→ **Set task**
Your task is to restate the data word for word.

→ **Information shown**
--- Begin ---
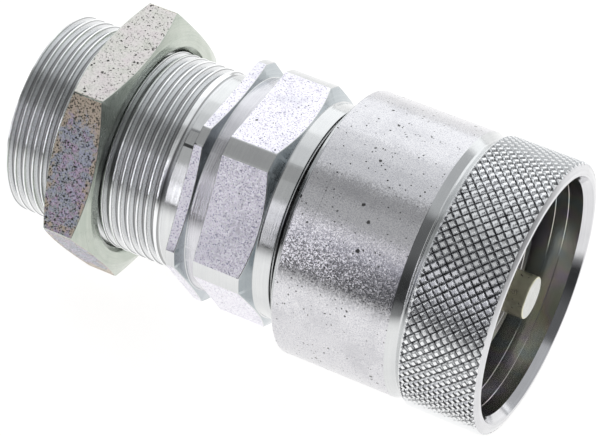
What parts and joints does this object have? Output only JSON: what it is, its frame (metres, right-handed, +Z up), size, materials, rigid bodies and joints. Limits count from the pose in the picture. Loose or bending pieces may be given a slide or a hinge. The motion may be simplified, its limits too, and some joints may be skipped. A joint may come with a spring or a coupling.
{
  "type": "bulkhead screw coupling",
  "caption": "Bulkhead screw coupling half: threaded tube end with a hexagon locknut, wrench hexagons, a knurled union sleeve and a spring-loaded poppet valve.",
  "frame": {"origin": "under the middle of the coupling, on the plane that its union sleeve rests on", "axes": "+X along the coupling's axis towards the mouth of the union sleeve, +Z up"},
  "size_m": [0.108, 0.0572, 0.056],
  "materials": {
    "bright_zinc": "bright zinc plate, finely sparkling",
    "olive_chromate": "pitted zinc with an olive chromate",
    "turned_steel": "fine turned",
    "spring_steel": "oiled spring steel",
    "bearing_bronze": "turned bronze",
    "black_rubber": "matte",
    "white_ptfe": "smooth"
  },
  "bodies": {
    "housing": {"coupling_body": "bright_zinc", "valve_nose": "turned_steel", "nose_shank_o_ring": "black_rubber", "nose_seal_o_ring": "black_rubber", "nose_backup_ring": "white_ptfe", "sleeve_thrust_washer": "white_ptfe", "sleeve_retaining_ring": "spring_steel", "poppet_guide": "turned_steel", "guide_bush": "bearing_bronze", "guide_snap_ring": "spring_steel", "spring_seat_washer": "turned_steel", "poppet_spring": "spring_steel"},
    "locknut": {"bulkhead_locknut": "olive_chromate"},
    "sleeve": {"union_sleeve": "bright_zinc", "sleeve_wiper_ring": "black_rubber"},
    "valve": {"poppet": "turned_steel", "poppet_seal": "black_rubber", "seal_clamp_disc": "turned_steel", "tappet_pin": "turned_steel", "stem_stop_ring": "spring_steel"}
  },
  "joints": [
    {"name": "sleeve_spin", "type": "hinge", "parent": "housing", "child": "sleeve", "pos_m": [0, 0, 0.02798], "axis": [1, 0, 0], "continuous": true},
    {"name": "locknut_travel", "type": "slide", "parent": "housing", "child": "locknut", "axis": [1, 0, 0], "range_m": [-0.0123, 0.0123]},
    {"name": "poppet_push", "type": "slide", "parent": "housing", "child": "valve", "axis": [1, 0, 0], "range_m": [-0.008, 0], "stiffness_N_per_m": 4000, "springref_m": 0.006, "deforming": ["poppet_spring"]}
  ]
}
--- End ---
→ **Result for this exercise**
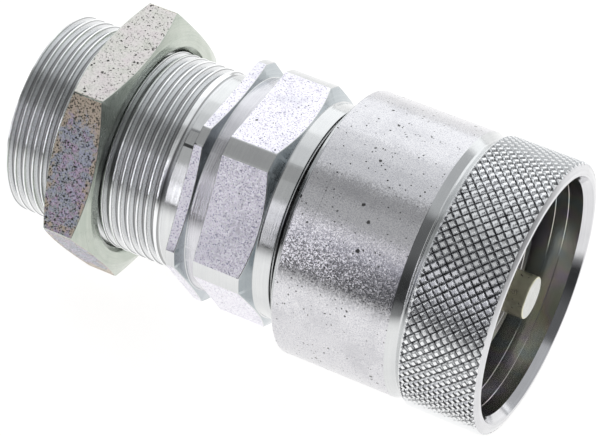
What parts and joints does this object have? Output only JSON: what it is, its frame (metres, right-handed, +Z up), size, materials, rigid bodies and joints. Limits count from the pose in the picture. Loose or bending pieces may be given a slide or a hinge. The motion may be simplified, its limits too, and some joints may be skipped. A joint may come with a spring or a coupling.
{
  "type": "bulkhead screw coupling",
  "caption": "Bulkhead screw coupling half: threaded tube end with a hexagon locknut, wrench hexagons, a knurled union sleeve and a spring-loaded poppet valve.",
  "frame": {"origin": "under the middle of the coupling, on the plane that its union sleeve rests on", "axes": "+X along the coupling's axis towards the mouth of the union sleeve, +Z up"},
  "size_m": [0.108, 0.0572, 0.056],
  "materials": {
    "bright_zinc": "bright zinc plate, finely sparkling",
    "olive_chromate": "pitted zinc with an olive chromate",
    "turned_steel": "fine turned",
    "spring_steel": "oiled spring steel",
    "bearing_bronze": "turned bronze",
    "black_rubber": "matte",
    "white_ptfe": "smooth"
  },
  "bodies": {
    "housing": {"coupling_body": "bright_zinc", "valve_nose": "turned_steel", "nose_shank_o_ring": "black_rubber", "nose_seal_o_ring": "black_rubber", "nose_backup_ring": "white_ptfe", "sleeve_thrust_washer": "white_ptfe", "sleeve_retaining_ring": "spring_steel", "poppet_guide": "turned_steel", "guide_bush": "bearing_bronze", "guide_snap_ring": "spring_steel", "spring_seat_washer": "turned_steel", "poppet_spring": "spring_steel"},
    "locknut": {"bulkhead_locknut": "olive_chromate"},
    "sleeve": {"union_sleeve": "bright_zinc", "sleeve_wiper_ring": "black_rubber"},
    "valve": {"poppet": "turned_steel", "poppet_seal": "black_rubber", "seal_clamp_disc": "turned_steel", "tappet_pin": "turned_steel", "stem_stop_ring": "spring_steel"}
  },
  "joints": [
    {"name": "sleeve_spin", "type": "hinge", "parent": "housing", "child": "sleeve", "pos_m": [0, 0, 0.02798], "axis": [1, 0, 0], "continuous": true},
    {"name": "locknut_travel", "type": "slide", "parent": "housing", "child": "locknut", "axis": [1, 0, 0], "range_m": [-0.0123, 0.0123]},
    {"name": "poppet_push", "type": "slide", "parent": "housing", "child": "valve", "axis": [1, 0, 0], "range_m": [-0.008, 0], "stiffness_N_per_m": 4000, "springref_m": 0.006, "deforming": ["poppet_spring"]}
  ]
}